2026-08-13 –, Room 4
Reproducibility in scientific analyses is often hampered by insufficient tooling. Large data and slow computations force users to save partial results to disk, and the actual steps to reproduce the entire chain from raw data to end results are lost. Here we present ReproducibleJobs.jl - a computational framework that enables natural workflows and fast turnaround, while still achieving reproducibility and show how it works in practice for single cell expression data in SingleCellProjections.jl.
In this talk, we will describe how ReproducibleJobs.jl is structured, and show how it is used in SingleCellProjections.jl to achieve reproducible and practical workflows for large single cell expression data.
ReproducibleJobs.jl is a framework for reproducible analyses of scientific data, that is based on the following ideas:
* The burden of reproducibility should be moved from the user to the packages they use for analysis, when possible.
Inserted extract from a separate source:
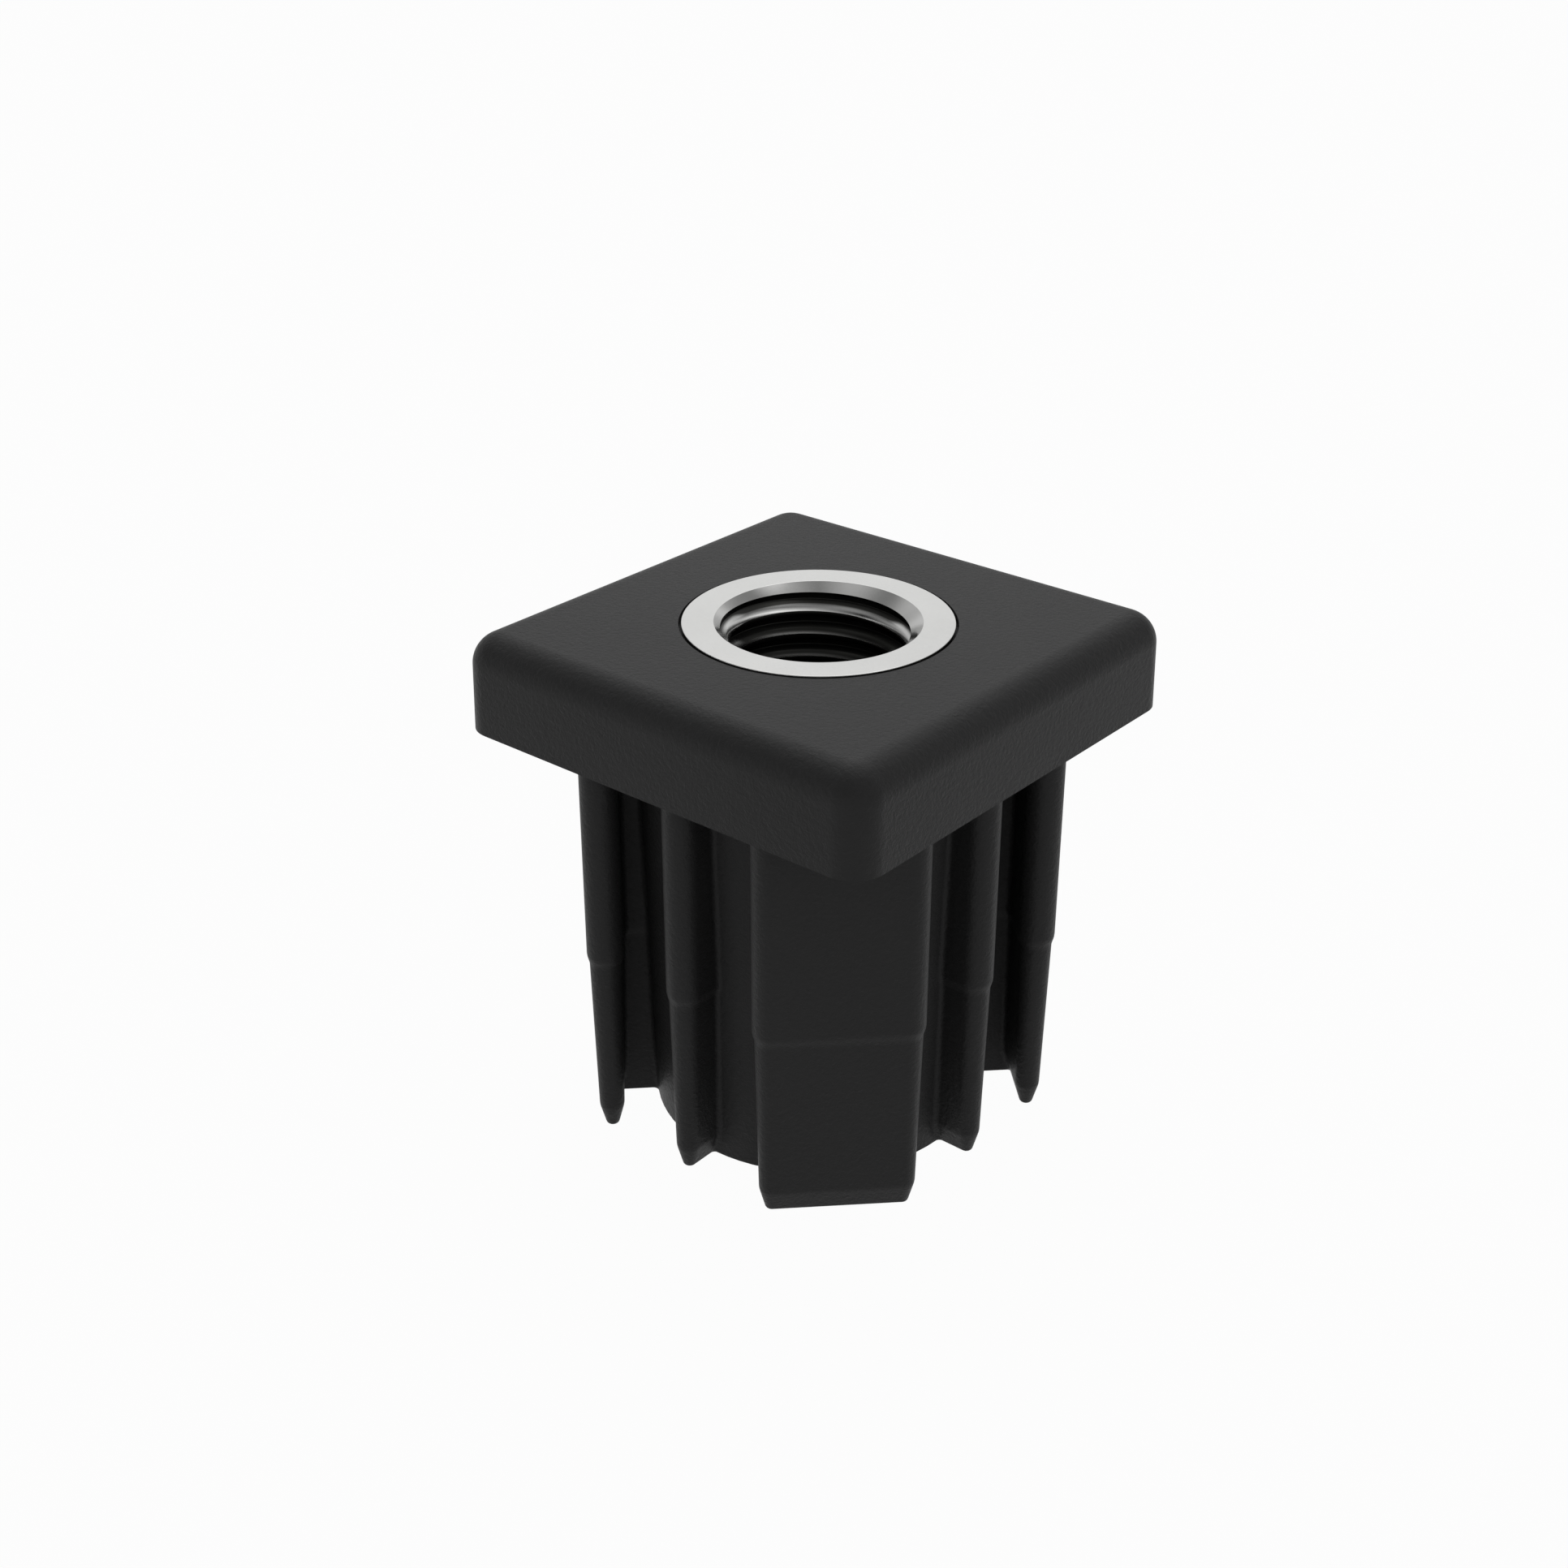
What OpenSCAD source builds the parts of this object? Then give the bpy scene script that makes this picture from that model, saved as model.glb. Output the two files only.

* Memoization/caching is a good strategy because while the raw data can be large, the computed results are in essence much smaller.
* It is possible to create succinct specifications of how to perform analyses.
Results in ReproducibleJobs.jl are lazy. Consider a simple but standard single cell workflow that look something like this:
counts = load_counts(["paths/to/large/files"])
transformed = sctransform(counts)
normalized = normalize_matrix(transformed)
reduced = pca(normalized; nsv=100)
To actually retrieve the result of the PCA (Principal Component Analysis) computation, the user then needs to call fetch!(reduced). This is what enables ReproducibleJobs.jl to work under the hood. The lazy result is in fact a specification, a recipe, of what to compute. And if the computation was already memoized (cached), even in an earlier Julia session, ReproducibleJobs.jl can load the result from disk directly, without accessing any data for the earlier analysis steps. Importantly, several steps are taken to standardize the specifications, such that only changes that actually affect the results cause recomputations.
The talk also describe some of the technical challenges and solutions relating to:
* Specification design
* Specification metaprogramming/preprocessing - going from "intent" to "implementation"
* Hashing and caching
* Canonical representations of specifications and why they are important
* Strategies for handling high-level data types (such as tables, DataMatrices (matrix + variable & observation annotations)) in specifications
* Stability across Julia sessions and package versions
* How specification metaprogramming enables projections of one dataset onto another in SingleCellProjections.jl
SingleCellProjections.jl is a package for analyzing Single Cell expression data in Julia, with support for loading, transforming, normalizing, filtering, doing dimension reduction, performing statistical tests and more. Internally, SingleCellProjections.jl uses matrix expressions built from sparse and low rank matrices, thus avoiding speed and memory problems that competing (R/python) packages face when using large dense matrices.
Rasmus Henningsson’s research interests are centered around high-dimensional biological data in general and Leukemia in particular. He is currently developing new methods for dimension reduction, analysis and visualization of single cell expression data. He got his PhD degree in applied mathematics at Lund University in 2018, working on dimension reduction, viral evolution and Leukemia.